Video Transcript
Is the line segment between the
midpoints of two sides of a triangle parallel to the other side?
To answer this question, let’s take
a triangle, which we can call triangle 𝐴𝐵𝐶. We want to consider the line
segment between the midpoints of two sides of the triangle, which is also called a
midsegment. We can draw 𝐷 and 𝐸 at the
midpoints of line segments 𝐴𝐵 and 𝐴𝐶. And as these are midpoints, we know
that there will be two pairs of congruent line segments, since 𝐴𝐷 and 𝐷𝐵 are
congruent and 𝐴𝐸 and 𝐸𝐶 are congruent. We can join the midpoints 𝐷 and 𝐸
to create the midsegment, which will be line segment 𝐷𝐸.

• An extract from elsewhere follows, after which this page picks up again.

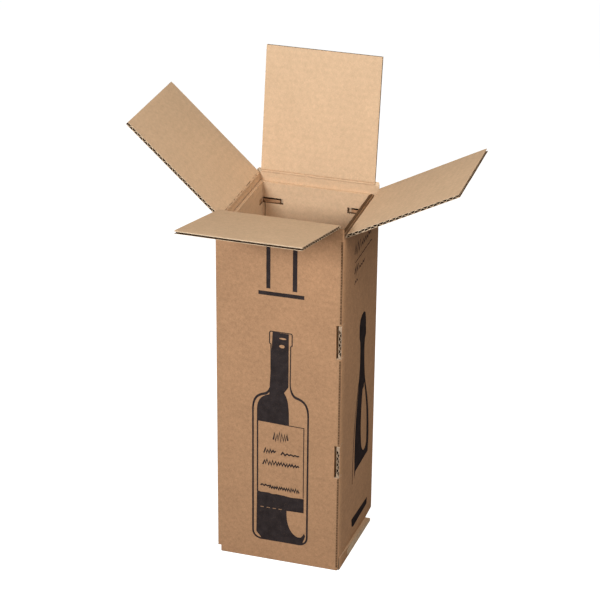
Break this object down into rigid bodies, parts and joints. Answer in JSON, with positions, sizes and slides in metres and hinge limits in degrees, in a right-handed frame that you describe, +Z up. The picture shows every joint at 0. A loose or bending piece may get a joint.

We now need to determine if the
midsegment 𝐷𝐸 is parallel to the third side of the triangle, which is line segment
𝐵𝐶. The important first step we take in
working out the answer is to draw a new line. We construct the line passing
through 𝐶 and a new point 𝑃 such that this new line 𝐶𝑃 is parallel to the line
segment 𝐴𝐵. We can then extend the line segment
𝐷𝐸 so that it meets the new line 𝐶𝑃 at the point 𝐹.

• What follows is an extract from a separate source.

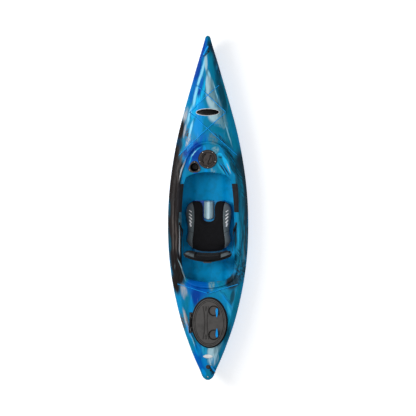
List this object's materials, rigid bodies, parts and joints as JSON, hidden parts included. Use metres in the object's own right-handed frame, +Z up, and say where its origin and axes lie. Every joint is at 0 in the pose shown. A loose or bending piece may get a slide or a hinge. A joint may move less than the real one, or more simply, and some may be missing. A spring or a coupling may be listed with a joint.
{
  "type": "recreational kayak",
  "caption": "Single-seat sit-in kayak with a marbled deck, padded seat and backrest, round dash hatch, hinged oval stern hatch, deck cords and carrying handles.",
  "frame": {"origin": "centre of the bounding box in plan, on the floor that the hull stands on", "axes": "+Y along the boat towards the bow, +X to starboard, +Z up from the floor to the backrest's top edge"},
  "size_m": [0.7142, 3.048, 0.405],
  "materials": {
    "hull_polyethylene": "satin",
    "deck_polyethylene": "satin",
    "flotation_foam": "matte",
    "knee_pad_foam": "matte",
    "seat_fabric": "matte",
    "strap_webbing": "matte",
    "bungee_cord": "satin",
    "handle_cord": "satin",
    "gasket_rubber": "matte",
    "charcoal_plastic": "satin",
    "hatch_lid_plastic": "satin",
    "black_plastic": "satin",
    "blue_plastic": "satin",
    "stainless_steel": "satin",
    "plate_black": "gloss",
    "plate_white": "gloss"
  },
  "bodies": {
    "kayak": {"hull_shell": "hull_polyethylene", "deck_shell": "deck_polyethylene", "bow_foam_block": "flotation_foam", "dash_hatch_ring": "charcoal_plastic", "dash_hatch_screw_1": "stainless_steel", "dash_hatch_screw_2": "stainless_steel", "dash_hatch_screw_3": "stainless_steel", "dash_hatch_screw_4": "stainless_steel", "dash_hatch_screw_5": "stainless_steel", "cup_holder": "charcoal_plastic", "cup_holder_screw_1": "stainless_steel", "cup_holder_screw_2": "stainless_steel", "cup_holder_screw_3": "stainless_steel", "knee_pad_port": "knee_pad_foam", "knee_pad_starboard": "knee_pad_foam", "seat_pedestal": "deck_polyethylene", "seat_cushion": "seat_fabric", "backrest_strap_port": "strap_webbing", "backrest_strap_starboard": "strap_webbing", "strap_anchor_port": "black_plastic", "strap_anchor_starboard": "black_plastic", "strap_buckle_port": "black_plastic", "strap_buckle_starboard": "black_plastic", "stern_hatch_rim": "black_plastic", "stern_hatch_gasket": "gasket_rubber", "stern_hatch_hinge_pin": "stainless_steel", "bow_bungee_port": "bungee_cord", "bow_bungee_starboard": "bungee_cord", "stern_bungee": "bungee_cord", "bow_hook_port": "black_plastic", "bow_hook_starboard": "black_plastic", "stern_hook": "black_plastic", "bow_handle_eye": "black_plastic", "stern_handle_eye": "black_plastic", "bow_plate": "plate_black", "stern_plate": "plate_white", "drain_socket": "black_plastic", "stern_tip_screw": "stainless_steel", "foot_rail_port": "charcoal_plastic", "foot_rail_starboard": "charcoal_plastic", "foot_rail_bolt_port_1": "stainless_steel", "foot_rail_bolt_port_2": "stainless_steel", "foot_rail_bolt_starboard_1": "stainless_steel", "foot_rail_bolt_starboard_2": "stainless_steel"},
    "stern_hatch_lid": {"stern_hatch_lid": "hatch_lid_plastic"},
    "stern_hatch_latch_front": {"stern_hatch_latch_front": "blue_plastic"},
    "stern_hatch_latch_rear": {"stern_hatch_latch_rear": "blue_plastic"},
    "dash_hatch_seal": {"dash_hatch_gasket": "gasket_rubber"},
    "dash_hatch_lid": {"dash_hatch_lid": "charcoal_plastic"},
    "drain_seal": {"drain_gasket": "gasket_rubber"},
    "drain_plug": {"drain_plug": "charcoal_plastic"},
    "bow_handle": {"bow_handle_grip": "blue_plastic", "bow_handle_cord": "handle_cord"},
    "stern_handle": {"stern_handle_grip": "blue_plastic", "stern_handle_cord": "handle_cord"},
    "backrest": {"backrest_shell": "black_plastic", "backrest_pad": "seat_fabric", "backrest_clip": "charcoal_plastic"},
    "foot_pedal_port": {"foot_pedal_port": "black_plastic"},
    "foot_pedal_starboard": {"foot_pedal_starboard": "black_plastic"}
  },
  "joints": [
    {"name": "stern_hatch_hinge", "type": "hinge", "parent": "kayak", "child": "stern_hatch_lid", "pos_m": [-0.156, -1.014, 0.28], "axis": [0, -1, 0], "range_deg": [0, 105]},
    {"name": "latch_front_pivot", "type": "hinge", "parent": "stern_hatch_lid", "child": "stern_hatch_latch_front", "pos_m": [0.0985, -0.926, 0.29415], "axis": [0, 1, 0], "range_deg": [0, 75]},
    {"name": "latch_rear_pivot", "type": "hinge", "parent": "stern_hatch_lid", "child": "stern_hatch_latch_rear", "pos_m": [0.0985, -1.102, 0.29415], "axis": [0, 1, 0], "range_deg": [0, 75]},
    {"name": "dash_hatch_turn", "type": "hinge", "parent": "kayak", "child": "dash_hatch_seal", "pos_m": [0, 0.43, 0.3265], "axis": [0, -0.0995, 0.995], "range_deg": [0, 270]},
    {"name": "dash_hatch_lift", "type": "slide", "parent": "dash_hatch_seal", "child": "dash_hatch_lid", "axis": [0, -0.0995, 0.995], "range_m": [0, 0.06]},
    {"name": "drain_plug_turn", "type": "hinge", "parent": "kayak", "child": "drain_seal", "pos_m": [0, -1.406, 0.2766], "axis": [0, 0, 1], "range_deg": [0, 270]},
    {"name": "drain_plug_lift", "type": "slide", "parent": "drain_seal", "child": "drain_plug", "axis": [0, 0, 1], "range_m": [0, 0.03]},
    {"name": "bow_handle_swing", "type": "hinge", "parent": "kayak", "child": "bow_handle", "pos_m": [0.006, 1.377, 0.32061], "axis": [0.4513, 0.8918, 0.0336], "range_deg": [0, 110]},
    {"name": "stern_handle_swing", "type": "hinge", "parent": "kayak", "child": "stern_handle", "pos_m": [0.0275, -1.4345, 0.28171], "axis": [0.5513, -0.8108, -0.1966], "range_deg": [0, 40]},
    {"name": "backrest_tilt", "type": "hinge", "parent": "kayak", "child": "backrest", "pos_m": [0, -0.412, 0.086], "axis": [1, 0, 0], "range_deg": [-52, 12], "deforming": ["backrest_strap_port", "backrest_strap_starboard"]},
    {"name": "foot_pedal_port_slide", "type": "slide", "parent": "kayak", "child": "foot_pedal_port", "axis": [0.2121, 0.9772, 0], "range_m": [-0.12, 0.12]},
    {"name": "foot_pedal_starboard_slide", "type": "slide", "parent": "kayak", "child": "foot_pedal_starboard", "axis": [-0.2121, 0.9772, 0], "range_m": [-0.12, 0.12]}
  ]
}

Now let’s consider some of the
sides and angles in the triangles 𝐴𝐸𝐷 and 𝐶𝐸𝐹. Firstly, we know that we have two
congruent sides. Since we set 𝐸 to be the midpoint
of line segment 𝐴𝐶, we can write that 𝐴𝐸 equals 𝐶𝐸. Then, because we have a pair of
parallel lines and a transversal line segment 𝐴𝐶, we can identify a pair of
alternate interior angles. As these angles are congruent, we
can write that the measures of angles 𝐷𝐴𝐸 and 𝐹𝐶𝐸 are equal. We can also observe that angles
𝐷𝐸𝐴 and 𝐹𝐸𝐶 are vertically opposite angles. So their measures are also
equal. And so because we have two pairs of
congruent angles and an included pair of sides congruent, we can write that
triangles 𝐴𝐸𝐷 and 𝐶𝐸𝐹 are congruent by the ASA criterion.

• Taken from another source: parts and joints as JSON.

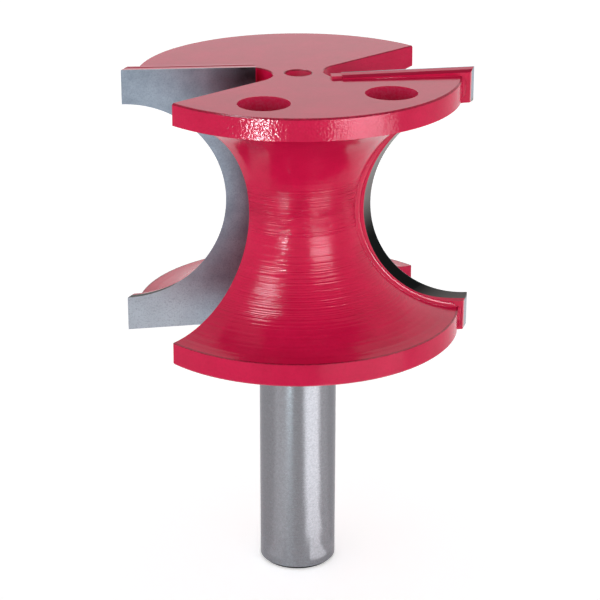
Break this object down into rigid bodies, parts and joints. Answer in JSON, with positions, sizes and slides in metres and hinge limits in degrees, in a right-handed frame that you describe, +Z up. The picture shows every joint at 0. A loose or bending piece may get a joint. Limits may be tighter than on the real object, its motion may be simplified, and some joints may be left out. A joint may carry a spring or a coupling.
{
  "type": "router bit",
  "caption": "Bull-nose router bit: a red spool-shaped steel head with brazed half-circle carbide cutters in milled gullets, on a plain cylindrical shank.",
  "frame": {"origin": "centre of the shank's end face, the lowest point of the bit standing on its shank", "axes": "+Z up the bit's axis from the shank to the head, X along the two cutting faces, which look along -Y on the -X side and +Y on the +X side"},
  "size_m": [0.0554, 0.0524, 0.0856],
  "materials": {
    "coated_steel": "glossy red non-stick coating on the head, bare ground steel on the shank",
    "carbide": "ground tungsten carbide, matte",
    "braze": "brazed joint, mostly under the coating"
  },
  "bodies": {
    "root": {"bit_body": "coated_steel", "carbide_cutter_1": "carbide", "carbide_cutter_2": "carbide", "braze_layer_1": "braze", "braze_layer_2": "braze"}
  },
  "joints": []
}
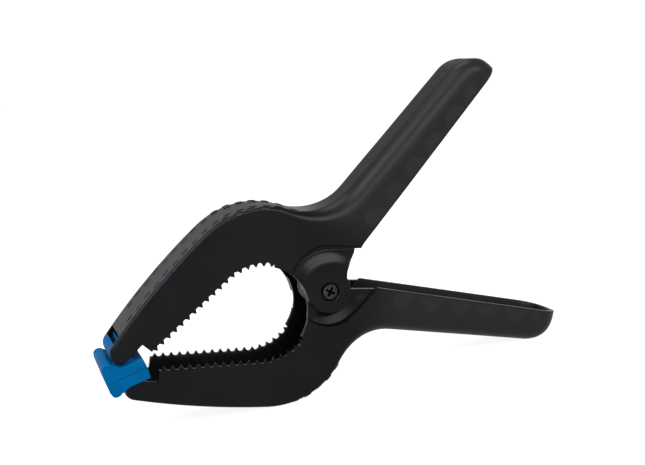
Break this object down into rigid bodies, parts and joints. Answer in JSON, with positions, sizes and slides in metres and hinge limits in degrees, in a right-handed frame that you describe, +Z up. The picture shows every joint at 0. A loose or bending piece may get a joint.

We can notice at this point that
even with these congruent triangles, we still haven’t determined if we have a pair
of parallel lines. But let’s think about what we can
determine from these congruent triangles. We can identify that the
corresponding sides 𝐴𝐷 and 𝐶𝐹 must be congruent. And of course we already created
the line segment 𝐴𝐵 such that 𝐷 is the midpoint. So 𝐵𝐷 is also congruent to
𝐴𝐷. Now we know that in the figure,
there are three congruent line segments.
The final step is to consider the
polygon 𝐵𝐶𝐹𝐷. 𝐵𝐶𝐹𝐷 is a quadrilateral, and we
have shown that the sides 𝐵𝐷 and 𝐹𝐶 are congruent. And we know that they are also
parallel because we constructed the line 𝐶𝑃 to be parallel. This property is sufficient to
prove that the shape 𝐵𝐶𝐹𝐷 is a parallelogram. And we know that parallelograms
have two pairs of opposite sides parallel. So line segments 𝐷𝐹 and 𝐵𝐶 are
also parallel.
We can therefore return to the
original question to see if the midsegment of a triangle is parallel to the third
side. And the answer is yes, because the
line segment 𝐷𝐸 is contained within the line segment 𝐷𝐹. So either line segment 𝐷𝐸 or 𝐷𝐹
can be said to be parallel to line segment 𝐵𝐶. In fact, this property that we have
just proved is one of the triangle midsegment theorems. It can be stated as the line
segment joining the midpoints of two sides of a triangle is parallel to the third
side. We can learn this property and
apply it directly in many different problems. Stating this theorem would be
sufficient for us to give the answer to the question as yes.